*Short problem*
Give back, exactly as it appears, the run of lines opening with the one containing "point = shown.matrix_world" and closing with the one containing "in imported if". Nothing outside that run should appear.

*Supplied material*

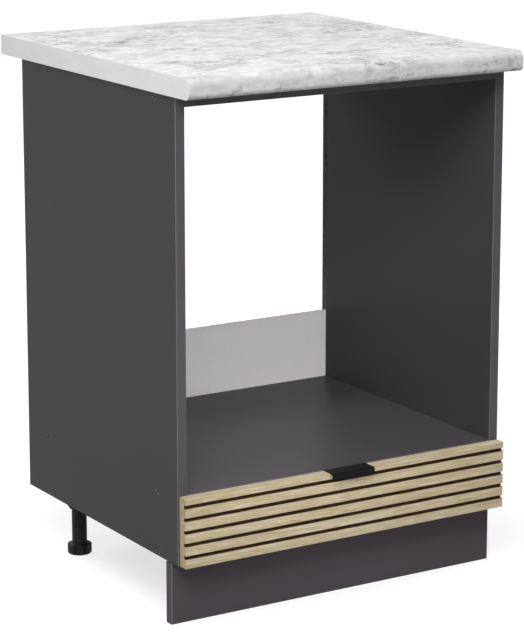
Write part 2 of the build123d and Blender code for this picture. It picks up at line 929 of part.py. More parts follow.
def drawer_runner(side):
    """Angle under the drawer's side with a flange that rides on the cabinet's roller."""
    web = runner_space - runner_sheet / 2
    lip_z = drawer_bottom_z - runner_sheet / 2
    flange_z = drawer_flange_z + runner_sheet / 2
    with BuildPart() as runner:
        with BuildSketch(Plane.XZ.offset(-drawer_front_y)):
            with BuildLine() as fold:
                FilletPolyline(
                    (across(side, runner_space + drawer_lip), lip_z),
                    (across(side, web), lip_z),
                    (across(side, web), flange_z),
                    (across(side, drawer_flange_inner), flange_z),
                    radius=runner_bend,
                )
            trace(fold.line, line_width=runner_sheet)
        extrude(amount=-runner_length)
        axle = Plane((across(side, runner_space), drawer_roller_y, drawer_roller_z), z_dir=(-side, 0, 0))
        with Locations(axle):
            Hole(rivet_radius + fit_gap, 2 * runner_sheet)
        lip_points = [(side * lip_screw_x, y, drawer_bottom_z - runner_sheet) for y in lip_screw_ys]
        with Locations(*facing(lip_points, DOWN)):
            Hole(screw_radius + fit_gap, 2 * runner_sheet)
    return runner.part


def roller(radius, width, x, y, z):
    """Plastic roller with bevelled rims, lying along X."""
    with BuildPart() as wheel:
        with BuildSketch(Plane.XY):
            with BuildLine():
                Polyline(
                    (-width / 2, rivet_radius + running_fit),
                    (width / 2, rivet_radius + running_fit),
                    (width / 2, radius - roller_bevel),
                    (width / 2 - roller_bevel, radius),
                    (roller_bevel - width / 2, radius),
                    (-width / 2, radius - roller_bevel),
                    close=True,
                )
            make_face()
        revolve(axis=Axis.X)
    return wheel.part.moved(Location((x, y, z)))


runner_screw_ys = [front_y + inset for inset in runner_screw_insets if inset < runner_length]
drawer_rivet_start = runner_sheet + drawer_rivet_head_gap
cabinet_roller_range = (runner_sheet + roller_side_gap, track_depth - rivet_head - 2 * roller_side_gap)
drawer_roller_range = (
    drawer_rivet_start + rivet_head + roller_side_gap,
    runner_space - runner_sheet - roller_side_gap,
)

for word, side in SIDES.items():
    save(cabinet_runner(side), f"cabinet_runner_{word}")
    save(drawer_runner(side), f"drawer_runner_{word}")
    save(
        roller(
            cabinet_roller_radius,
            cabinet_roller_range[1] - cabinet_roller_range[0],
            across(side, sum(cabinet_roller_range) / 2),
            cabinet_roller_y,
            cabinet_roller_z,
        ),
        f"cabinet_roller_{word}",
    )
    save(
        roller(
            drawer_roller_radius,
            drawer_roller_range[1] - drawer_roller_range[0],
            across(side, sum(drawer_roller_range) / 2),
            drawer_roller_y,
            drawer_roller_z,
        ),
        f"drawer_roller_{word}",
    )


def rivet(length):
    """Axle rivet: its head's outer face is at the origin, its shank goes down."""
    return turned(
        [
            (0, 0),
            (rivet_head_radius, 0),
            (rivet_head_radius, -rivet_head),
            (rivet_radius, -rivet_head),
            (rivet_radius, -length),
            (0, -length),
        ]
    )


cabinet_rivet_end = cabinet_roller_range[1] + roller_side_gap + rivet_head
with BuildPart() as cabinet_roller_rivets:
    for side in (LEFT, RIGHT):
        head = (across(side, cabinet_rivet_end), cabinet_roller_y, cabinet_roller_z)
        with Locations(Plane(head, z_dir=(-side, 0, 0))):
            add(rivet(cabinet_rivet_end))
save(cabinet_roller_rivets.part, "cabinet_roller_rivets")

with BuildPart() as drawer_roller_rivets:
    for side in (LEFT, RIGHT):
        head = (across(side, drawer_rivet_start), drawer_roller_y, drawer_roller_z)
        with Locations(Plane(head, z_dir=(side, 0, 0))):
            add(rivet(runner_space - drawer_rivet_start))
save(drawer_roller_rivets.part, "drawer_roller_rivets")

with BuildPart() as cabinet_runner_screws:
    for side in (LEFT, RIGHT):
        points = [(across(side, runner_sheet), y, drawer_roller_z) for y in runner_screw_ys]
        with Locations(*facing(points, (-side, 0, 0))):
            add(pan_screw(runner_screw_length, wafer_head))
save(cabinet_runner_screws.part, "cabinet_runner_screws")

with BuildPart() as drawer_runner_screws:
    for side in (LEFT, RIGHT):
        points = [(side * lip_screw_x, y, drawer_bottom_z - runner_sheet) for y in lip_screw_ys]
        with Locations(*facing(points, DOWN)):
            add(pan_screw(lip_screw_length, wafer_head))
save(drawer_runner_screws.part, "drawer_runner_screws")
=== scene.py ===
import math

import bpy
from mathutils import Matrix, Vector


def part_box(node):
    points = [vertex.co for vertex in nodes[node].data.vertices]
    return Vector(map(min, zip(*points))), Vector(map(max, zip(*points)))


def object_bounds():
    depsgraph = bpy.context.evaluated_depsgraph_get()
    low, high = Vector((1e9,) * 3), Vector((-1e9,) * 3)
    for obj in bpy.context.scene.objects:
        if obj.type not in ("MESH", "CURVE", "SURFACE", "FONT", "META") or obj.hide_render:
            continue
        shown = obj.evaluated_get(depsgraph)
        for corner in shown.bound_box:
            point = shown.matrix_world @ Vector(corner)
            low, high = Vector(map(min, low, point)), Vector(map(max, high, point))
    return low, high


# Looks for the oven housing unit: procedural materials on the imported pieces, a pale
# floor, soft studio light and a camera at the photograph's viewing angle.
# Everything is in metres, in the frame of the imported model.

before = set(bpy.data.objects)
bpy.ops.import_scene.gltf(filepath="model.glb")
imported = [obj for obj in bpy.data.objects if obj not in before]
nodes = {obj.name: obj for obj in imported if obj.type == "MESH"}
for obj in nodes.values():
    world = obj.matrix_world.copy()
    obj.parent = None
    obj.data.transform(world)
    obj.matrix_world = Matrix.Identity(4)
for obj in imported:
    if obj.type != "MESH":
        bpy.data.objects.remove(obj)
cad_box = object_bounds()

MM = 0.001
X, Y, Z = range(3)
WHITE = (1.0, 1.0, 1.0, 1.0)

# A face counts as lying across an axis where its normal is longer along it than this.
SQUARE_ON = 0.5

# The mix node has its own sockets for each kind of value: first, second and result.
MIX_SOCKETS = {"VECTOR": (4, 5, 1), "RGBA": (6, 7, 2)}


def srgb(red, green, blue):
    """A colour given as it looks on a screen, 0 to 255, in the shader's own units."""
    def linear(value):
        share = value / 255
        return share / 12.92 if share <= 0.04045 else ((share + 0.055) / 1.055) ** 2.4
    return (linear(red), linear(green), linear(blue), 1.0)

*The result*
            point = shown.matrix_world @ Vector(corner)
            low, high = Vector(map(min, low, point)), Vector(map(max, high, point))
    return low, high


# Looks for the oven housing unit: procedural materials on the imported pieces, a pale
# floor, soft studio light and a camera at the photograph's viewing angle.
# Everything is in metres, in the frame of the imported model.

before = set(bpy.data.objects)
bpy.ops.import_scene.gltf(filepath="model.glb")
imported = [obj for obj in bpy.data.objects if obj not in before]
nodes = {obj.name: obj for obj in imported if obj.type == "MESH"}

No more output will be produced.